Task directions :: From the listing below, copy only the lines from the line that contains "Turn this picture" to the line that contains "base_sheet = 0.8", counting those two lines as part of the copy.

Data entries ::
__________________________________________________

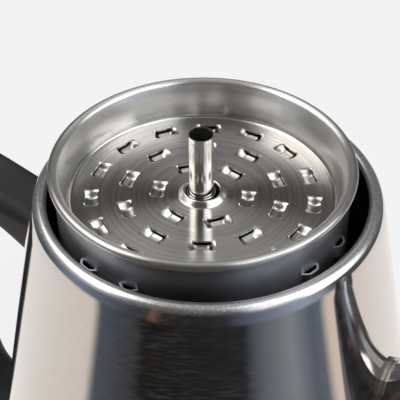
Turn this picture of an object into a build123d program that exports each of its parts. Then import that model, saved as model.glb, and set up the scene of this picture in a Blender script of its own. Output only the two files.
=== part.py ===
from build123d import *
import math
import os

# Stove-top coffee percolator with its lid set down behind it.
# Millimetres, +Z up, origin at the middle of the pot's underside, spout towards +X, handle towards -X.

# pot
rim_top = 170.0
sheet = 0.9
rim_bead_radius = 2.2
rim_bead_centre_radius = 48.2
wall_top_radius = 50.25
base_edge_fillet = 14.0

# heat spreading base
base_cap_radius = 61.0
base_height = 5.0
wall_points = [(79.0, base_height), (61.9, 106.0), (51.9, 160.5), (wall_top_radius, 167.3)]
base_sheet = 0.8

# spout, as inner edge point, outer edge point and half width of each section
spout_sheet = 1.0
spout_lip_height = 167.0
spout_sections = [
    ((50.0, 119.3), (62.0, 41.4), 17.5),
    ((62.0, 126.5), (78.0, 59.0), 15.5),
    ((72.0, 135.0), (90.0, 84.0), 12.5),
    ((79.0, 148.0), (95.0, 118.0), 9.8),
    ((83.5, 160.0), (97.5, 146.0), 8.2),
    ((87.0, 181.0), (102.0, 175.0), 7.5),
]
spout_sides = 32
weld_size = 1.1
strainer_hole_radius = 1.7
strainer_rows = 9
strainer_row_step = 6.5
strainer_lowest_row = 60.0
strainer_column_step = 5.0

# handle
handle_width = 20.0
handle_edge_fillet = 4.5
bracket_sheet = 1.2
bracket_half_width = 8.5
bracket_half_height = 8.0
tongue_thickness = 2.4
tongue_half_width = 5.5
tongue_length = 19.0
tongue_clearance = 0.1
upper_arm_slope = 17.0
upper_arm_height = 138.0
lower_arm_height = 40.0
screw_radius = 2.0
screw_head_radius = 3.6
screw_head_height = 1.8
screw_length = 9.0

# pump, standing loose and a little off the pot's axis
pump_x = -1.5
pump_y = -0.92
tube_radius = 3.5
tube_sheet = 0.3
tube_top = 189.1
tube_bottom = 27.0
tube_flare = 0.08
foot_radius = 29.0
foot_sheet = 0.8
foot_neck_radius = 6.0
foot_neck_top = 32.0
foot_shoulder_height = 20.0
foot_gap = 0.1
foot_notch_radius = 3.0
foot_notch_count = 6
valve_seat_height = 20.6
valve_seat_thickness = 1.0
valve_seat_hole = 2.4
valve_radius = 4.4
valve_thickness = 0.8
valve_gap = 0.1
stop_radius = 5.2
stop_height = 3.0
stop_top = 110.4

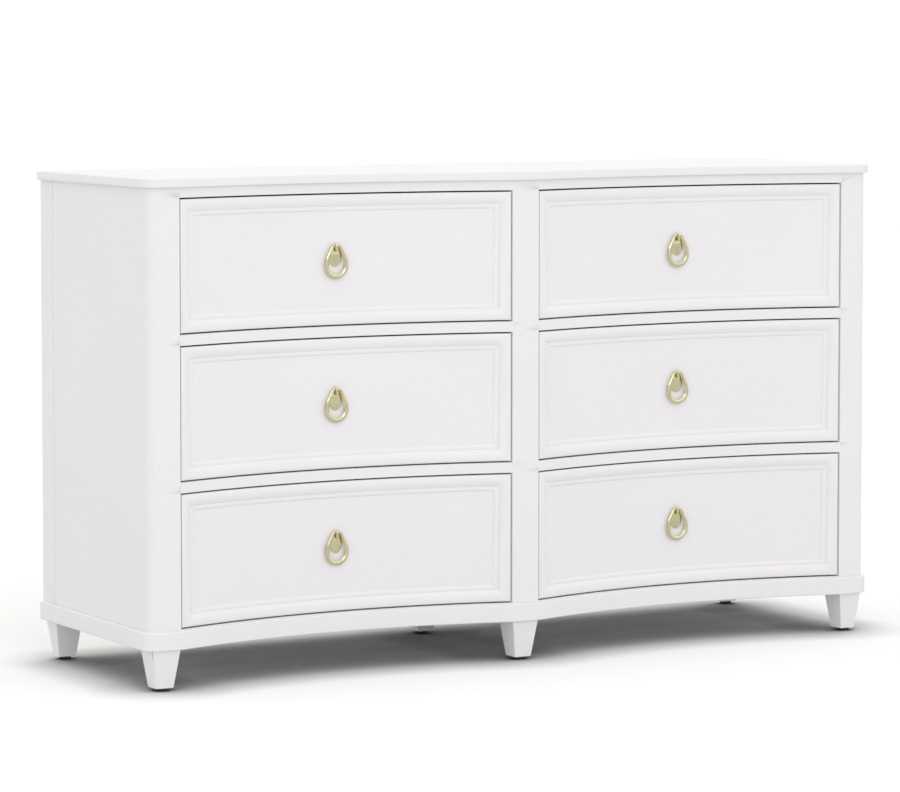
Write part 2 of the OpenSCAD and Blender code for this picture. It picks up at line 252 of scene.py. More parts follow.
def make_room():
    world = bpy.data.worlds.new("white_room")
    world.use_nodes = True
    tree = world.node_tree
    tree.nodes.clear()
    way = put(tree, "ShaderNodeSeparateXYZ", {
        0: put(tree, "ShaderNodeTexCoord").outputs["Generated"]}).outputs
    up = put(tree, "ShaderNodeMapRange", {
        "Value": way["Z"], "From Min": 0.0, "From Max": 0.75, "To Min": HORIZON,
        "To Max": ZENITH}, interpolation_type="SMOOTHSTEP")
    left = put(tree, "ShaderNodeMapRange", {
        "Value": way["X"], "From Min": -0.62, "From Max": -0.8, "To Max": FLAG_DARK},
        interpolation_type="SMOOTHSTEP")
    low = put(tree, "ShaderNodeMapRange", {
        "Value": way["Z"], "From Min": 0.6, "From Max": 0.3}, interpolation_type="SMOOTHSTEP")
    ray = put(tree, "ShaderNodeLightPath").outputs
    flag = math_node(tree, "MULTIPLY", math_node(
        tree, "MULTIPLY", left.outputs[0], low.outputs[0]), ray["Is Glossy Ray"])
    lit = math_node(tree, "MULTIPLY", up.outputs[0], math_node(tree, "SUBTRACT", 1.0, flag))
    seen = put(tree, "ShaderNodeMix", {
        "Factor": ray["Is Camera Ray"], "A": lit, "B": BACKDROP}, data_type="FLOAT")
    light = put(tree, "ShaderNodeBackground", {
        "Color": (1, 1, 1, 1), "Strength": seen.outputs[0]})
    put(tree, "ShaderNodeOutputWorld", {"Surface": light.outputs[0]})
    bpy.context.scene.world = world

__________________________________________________

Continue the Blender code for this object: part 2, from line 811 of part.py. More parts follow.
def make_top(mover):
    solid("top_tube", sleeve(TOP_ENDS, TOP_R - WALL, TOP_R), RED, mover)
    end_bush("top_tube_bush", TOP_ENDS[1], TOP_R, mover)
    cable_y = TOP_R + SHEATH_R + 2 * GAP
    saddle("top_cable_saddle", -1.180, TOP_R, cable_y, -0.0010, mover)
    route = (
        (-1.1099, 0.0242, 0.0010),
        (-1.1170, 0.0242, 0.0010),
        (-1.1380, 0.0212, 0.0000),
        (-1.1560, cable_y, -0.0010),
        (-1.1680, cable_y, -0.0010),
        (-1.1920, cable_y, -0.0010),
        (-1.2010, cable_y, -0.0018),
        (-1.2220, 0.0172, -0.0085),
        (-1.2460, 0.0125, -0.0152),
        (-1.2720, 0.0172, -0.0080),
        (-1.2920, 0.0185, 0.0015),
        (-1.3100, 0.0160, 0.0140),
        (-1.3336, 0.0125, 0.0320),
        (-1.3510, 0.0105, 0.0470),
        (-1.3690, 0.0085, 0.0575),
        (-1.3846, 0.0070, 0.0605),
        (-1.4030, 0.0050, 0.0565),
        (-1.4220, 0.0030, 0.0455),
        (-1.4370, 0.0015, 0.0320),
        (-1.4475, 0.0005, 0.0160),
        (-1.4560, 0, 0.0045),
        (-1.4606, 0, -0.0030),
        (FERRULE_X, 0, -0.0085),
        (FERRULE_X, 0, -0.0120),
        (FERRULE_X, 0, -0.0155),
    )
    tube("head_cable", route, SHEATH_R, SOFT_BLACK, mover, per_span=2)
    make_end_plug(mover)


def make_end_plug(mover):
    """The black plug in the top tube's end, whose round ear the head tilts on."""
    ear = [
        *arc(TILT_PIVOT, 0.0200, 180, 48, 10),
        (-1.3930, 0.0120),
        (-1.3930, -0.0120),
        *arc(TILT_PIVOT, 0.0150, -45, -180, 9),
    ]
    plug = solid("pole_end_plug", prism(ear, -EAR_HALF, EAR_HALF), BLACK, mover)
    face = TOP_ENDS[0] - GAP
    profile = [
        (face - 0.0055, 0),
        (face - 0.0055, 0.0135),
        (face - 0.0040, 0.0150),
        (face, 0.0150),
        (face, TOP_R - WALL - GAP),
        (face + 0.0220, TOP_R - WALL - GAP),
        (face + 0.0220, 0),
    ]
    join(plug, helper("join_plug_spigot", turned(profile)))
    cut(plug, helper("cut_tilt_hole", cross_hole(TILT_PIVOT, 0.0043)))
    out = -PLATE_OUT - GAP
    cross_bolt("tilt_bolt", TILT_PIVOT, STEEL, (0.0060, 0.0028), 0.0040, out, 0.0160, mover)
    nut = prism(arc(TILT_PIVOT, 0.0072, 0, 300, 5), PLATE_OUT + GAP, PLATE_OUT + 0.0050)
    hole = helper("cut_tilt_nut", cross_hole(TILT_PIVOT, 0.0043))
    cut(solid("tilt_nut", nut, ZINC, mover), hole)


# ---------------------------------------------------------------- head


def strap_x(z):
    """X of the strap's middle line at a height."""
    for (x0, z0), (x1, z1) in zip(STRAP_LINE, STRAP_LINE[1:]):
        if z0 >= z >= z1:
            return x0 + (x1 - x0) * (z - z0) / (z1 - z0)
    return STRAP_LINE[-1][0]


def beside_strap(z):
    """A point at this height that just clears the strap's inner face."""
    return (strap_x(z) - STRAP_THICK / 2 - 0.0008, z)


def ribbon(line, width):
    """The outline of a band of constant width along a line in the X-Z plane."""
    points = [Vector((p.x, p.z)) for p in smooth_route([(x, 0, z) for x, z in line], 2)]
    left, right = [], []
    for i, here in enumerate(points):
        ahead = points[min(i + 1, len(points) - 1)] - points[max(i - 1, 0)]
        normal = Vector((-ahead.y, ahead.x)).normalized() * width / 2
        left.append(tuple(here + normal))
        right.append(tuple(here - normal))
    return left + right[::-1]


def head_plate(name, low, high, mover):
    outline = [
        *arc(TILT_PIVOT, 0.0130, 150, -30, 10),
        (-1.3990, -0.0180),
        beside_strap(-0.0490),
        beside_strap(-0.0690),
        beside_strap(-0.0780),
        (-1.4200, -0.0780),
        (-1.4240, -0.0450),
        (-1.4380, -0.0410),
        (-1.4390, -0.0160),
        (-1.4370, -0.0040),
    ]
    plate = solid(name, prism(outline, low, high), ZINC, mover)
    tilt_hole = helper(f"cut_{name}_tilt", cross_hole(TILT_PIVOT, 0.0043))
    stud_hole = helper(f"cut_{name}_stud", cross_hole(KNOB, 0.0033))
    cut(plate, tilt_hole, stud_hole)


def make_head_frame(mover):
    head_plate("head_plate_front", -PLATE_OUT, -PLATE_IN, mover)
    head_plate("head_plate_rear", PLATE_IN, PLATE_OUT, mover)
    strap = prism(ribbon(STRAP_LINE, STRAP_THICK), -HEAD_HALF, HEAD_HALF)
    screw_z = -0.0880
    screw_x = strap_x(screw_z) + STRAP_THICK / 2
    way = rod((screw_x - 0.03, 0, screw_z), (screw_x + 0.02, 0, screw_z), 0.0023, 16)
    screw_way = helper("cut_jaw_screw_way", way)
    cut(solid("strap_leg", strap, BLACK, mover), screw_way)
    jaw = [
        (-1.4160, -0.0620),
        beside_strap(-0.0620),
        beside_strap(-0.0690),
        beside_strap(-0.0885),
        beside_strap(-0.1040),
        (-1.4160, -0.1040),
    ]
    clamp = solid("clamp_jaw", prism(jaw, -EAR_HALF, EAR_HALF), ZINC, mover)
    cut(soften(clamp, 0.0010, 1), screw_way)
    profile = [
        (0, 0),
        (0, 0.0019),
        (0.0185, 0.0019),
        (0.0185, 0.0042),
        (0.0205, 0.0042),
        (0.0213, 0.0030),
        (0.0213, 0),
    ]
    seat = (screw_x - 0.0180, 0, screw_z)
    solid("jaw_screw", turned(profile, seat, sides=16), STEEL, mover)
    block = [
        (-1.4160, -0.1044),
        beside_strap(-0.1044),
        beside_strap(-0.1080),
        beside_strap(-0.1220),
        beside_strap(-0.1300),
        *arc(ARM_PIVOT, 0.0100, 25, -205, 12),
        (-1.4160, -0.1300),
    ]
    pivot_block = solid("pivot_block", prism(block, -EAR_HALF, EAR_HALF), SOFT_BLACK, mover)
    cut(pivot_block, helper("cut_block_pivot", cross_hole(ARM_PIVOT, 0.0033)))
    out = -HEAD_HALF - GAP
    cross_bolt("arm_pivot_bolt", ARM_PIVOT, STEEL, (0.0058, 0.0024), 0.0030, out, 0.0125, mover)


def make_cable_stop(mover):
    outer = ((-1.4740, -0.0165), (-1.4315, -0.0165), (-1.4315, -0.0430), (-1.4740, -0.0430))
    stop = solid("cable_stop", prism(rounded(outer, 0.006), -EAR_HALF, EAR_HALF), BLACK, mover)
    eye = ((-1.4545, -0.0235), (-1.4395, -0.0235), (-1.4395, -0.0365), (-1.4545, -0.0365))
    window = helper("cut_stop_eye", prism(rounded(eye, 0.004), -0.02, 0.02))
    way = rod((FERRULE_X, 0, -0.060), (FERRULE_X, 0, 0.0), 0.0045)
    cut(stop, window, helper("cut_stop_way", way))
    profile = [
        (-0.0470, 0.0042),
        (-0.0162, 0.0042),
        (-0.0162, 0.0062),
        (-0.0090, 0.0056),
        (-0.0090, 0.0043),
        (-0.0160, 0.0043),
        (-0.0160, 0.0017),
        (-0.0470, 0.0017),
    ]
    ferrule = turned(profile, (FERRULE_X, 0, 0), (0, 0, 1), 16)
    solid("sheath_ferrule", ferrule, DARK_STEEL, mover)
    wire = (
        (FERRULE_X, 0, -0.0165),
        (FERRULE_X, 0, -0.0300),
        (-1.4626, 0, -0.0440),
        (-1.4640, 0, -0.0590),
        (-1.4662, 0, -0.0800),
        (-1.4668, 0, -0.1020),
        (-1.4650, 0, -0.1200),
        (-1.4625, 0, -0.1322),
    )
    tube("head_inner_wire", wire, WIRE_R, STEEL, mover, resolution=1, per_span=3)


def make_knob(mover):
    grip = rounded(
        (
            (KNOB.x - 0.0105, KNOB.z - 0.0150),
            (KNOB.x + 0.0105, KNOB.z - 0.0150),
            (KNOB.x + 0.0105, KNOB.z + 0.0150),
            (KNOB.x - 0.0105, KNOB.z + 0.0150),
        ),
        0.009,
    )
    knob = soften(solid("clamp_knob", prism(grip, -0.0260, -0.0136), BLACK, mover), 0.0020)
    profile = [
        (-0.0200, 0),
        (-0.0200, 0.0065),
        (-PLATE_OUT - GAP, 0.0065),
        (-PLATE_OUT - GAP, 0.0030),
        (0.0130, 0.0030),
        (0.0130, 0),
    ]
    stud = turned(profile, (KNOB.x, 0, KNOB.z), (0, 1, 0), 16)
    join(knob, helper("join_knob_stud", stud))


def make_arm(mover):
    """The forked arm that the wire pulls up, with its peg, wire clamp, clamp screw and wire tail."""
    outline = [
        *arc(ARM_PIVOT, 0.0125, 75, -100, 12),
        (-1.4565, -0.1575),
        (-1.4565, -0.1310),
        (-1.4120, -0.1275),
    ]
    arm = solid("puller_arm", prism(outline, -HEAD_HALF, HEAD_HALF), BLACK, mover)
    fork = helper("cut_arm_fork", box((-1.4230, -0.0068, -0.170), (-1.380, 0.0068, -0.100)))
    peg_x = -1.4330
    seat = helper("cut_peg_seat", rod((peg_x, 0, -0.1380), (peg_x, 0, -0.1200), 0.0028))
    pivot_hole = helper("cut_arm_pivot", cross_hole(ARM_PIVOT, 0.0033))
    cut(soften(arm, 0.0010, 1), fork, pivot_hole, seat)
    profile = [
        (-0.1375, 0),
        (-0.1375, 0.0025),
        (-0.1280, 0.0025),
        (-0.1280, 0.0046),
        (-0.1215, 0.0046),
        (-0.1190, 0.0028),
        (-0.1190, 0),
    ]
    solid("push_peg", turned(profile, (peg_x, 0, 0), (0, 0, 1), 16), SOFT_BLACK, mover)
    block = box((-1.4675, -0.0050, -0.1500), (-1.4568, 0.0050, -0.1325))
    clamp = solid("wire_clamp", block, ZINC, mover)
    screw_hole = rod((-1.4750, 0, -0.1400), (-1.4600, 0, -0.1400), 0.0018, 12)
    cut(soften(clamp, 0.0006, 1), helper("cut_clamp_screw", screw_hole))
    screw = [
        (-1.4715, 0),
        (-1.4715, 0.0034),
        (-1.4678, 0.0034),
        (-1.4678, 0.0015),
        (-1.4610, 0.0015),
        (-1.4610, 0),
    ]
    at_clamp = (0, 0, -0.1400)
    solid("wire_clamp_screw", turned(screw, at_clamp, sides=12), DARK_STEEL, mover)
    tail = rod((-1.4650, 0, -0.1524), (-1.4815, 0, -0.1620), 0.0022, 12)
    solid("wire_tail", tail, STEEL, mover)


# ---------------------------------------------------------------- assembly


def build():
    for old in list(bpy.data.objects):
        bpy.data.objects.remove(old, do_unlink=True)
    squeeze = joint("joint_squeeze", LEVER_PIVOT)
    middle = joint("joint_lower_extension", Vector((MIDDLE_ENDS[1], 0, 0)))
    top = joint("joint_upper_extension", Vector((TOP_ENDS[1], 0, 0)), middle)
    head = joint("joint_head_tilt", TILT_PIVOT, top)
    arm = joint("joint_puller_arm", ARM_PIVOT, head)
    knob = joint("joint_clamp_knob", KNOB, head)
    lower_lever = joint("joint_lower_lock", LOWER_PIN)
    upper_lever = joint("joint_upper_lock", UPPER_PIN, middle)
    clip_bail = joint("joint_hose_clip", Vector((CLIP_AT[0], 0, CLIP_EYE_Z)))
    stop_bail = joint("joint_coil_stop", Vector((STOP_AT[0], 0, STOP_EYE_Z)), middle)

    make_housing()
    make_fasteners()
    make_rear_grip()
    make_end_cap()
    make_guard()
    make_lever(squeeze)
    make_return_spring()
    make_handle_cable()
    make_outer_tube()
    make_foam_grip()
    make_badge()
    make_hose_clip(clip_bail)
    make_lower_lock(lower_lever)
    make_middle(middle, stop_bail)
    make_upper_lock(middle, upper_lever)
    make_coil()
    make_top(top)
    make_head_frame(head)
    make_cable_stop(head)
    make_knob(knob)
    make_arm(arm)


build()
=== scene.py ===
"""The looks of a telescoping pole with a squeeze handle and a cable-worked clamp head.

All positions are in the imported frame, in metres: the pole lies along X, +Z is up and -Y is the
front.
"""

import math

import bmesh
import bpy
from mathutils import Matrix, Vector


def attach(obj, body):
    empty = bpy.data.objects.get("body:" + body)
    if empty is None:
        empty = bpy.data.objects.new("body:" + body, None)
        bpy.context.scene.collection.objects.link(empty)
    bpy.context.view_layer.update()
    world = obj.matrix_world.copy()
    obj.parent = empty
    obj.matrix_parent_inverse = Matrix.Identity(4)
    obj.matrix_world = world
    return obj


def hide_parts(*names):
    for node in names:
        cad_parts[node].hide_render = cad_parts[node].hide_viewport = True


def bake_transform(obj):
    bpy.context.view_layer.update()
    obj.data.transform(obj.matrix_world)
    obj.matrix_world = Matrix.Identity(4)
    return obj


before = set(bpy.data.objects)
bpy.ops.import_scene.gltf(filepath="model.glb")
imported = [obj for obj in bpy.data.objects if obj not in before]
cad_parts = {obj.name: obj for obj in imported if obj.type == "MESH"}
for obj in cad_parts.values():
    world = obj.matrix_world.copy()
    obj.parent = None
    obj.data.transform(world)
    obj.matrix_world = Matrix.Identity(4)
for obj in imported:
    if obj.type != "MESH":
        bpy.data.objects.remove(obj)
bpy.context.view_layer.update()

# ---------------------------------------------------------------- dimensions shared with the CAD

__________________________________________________

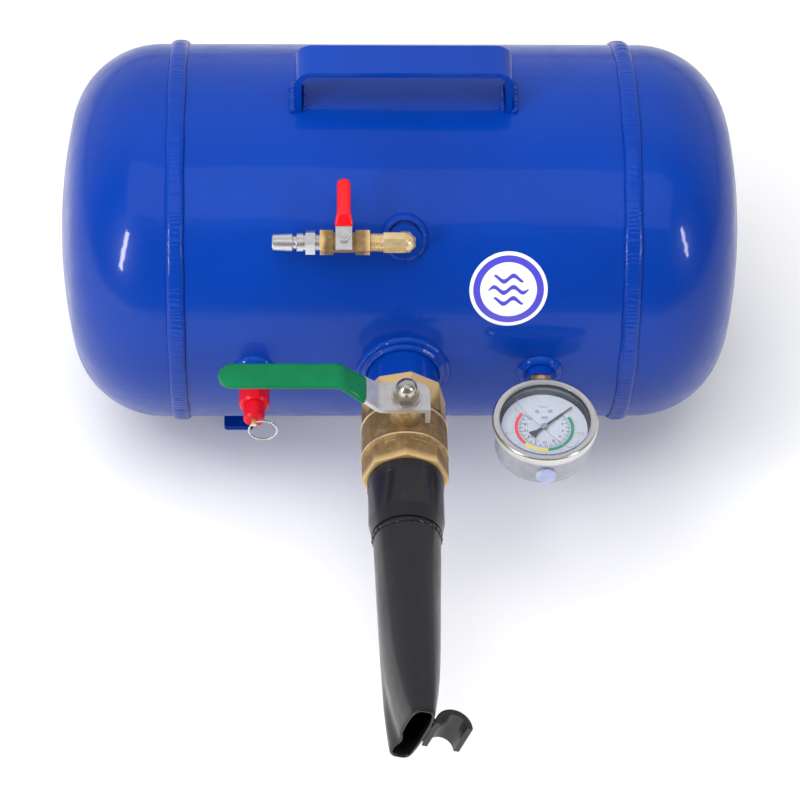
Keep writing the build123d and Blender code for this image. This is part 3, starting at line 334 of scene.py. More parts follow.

__________________________________________________

The result ::
Turn this picture of an object into a build123d program that exports each of its parts. Then import that model, saved as model.glb, and set up the scene of this picture in a Blender script of its own. Output only the two files.
=== part.py ===
from build123d import *
import math
import os

# Stove-top coffee percolator with its lid set down behind it.
# Millimetres, +Z up, origin at the middle of the pot's underside, spout towards +X, handle towards -X.

# pot
rim_top = 170.0
sheet = 0.9
rim_bead_radius = 2.2
rim_bead_centre_radius = 48.2
wall_top_radius = 50.25
base_edge_fillet = 14.0

# heat spreading base
base_cap_radius = 61.0
base_height = 5.0
wall_points = [(79.0, base_height), (61.9, 106.0), (51.9, 160.5), (wall_top_radius, 167.3)]
base_sheet = 0.8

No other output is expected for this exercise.